» Exercise: Repeat exactly the lines from the start of the material below up to and including the "import math" line.
>>>
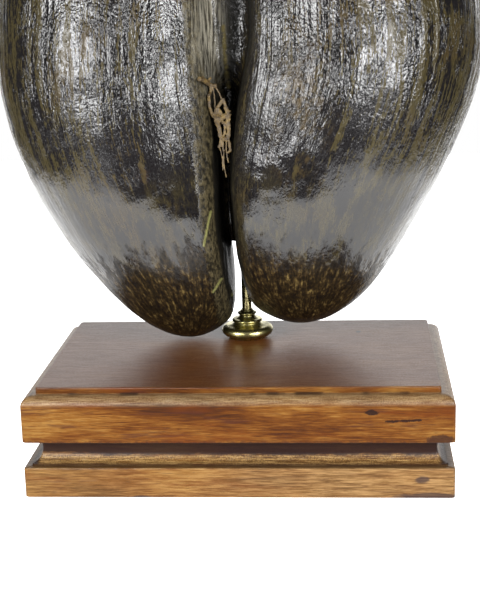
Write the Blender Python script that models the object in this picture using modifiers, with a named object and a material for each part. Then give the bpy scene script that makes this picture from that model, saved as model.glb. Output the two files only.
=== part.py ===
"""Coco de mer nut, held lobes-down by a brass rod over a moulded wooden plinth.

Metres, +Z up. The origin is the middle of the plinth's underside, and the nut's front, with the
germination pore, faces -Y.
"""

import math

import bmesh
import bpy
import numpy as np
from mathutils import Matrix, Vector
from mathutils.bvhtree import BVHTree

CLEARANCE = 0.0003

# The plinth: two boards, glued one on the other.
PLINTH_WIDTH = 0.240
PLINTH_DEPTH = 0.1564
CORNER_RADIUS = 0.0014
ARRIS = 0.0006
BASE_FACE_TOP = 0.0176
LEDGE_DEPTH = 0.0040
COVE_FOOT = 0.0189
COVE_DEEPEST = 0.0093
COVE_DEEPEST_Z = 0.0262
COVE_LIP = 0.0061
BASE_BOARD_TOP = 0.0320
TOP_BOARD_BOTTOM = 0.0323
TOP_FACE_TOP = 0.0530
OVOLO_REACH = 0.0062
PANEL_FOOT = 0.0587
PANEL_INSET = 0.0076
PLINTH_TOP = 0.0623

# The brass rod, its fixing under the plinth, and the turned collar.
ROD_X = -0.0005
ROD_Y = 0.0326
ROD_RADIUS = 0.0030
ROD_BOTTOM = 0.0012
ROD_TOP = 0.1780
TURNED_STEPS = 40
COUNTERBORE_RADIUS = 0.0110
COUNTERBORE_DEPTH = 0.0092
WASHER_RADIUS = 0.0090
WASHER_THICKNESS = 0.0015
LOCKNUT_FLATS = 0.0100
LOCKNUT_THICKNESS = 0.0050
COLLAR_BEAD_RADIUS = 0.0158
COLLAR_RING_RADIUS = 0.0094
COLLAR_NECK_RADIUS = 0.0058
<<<
» Answer to the exercise:
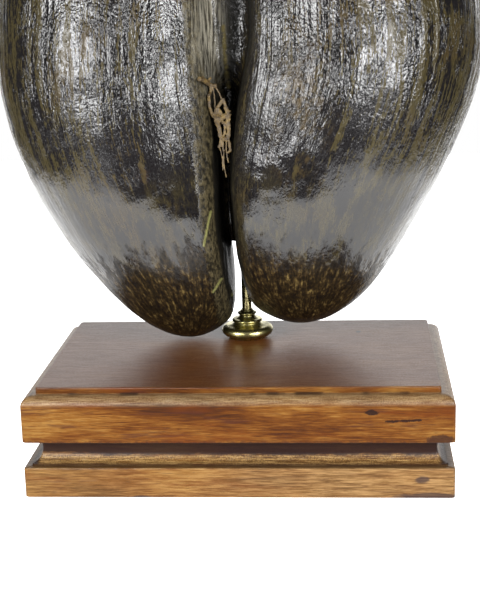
Write the Blender Python script that models the object in this picture using modifiers, with a named object and a material for each part. Then give the bpy scene script that makes this picture from that model, saved as model.glb. Output the two files only.
=== part.py ===
"""Coco de mer nut, held lobes-down by a brass rod over a moulded wooden plinth.

Metres, +Z up. The origin is the middle of the plinth's underside, and the nut's front, with the
germination pore, faces -Y.
"""

import math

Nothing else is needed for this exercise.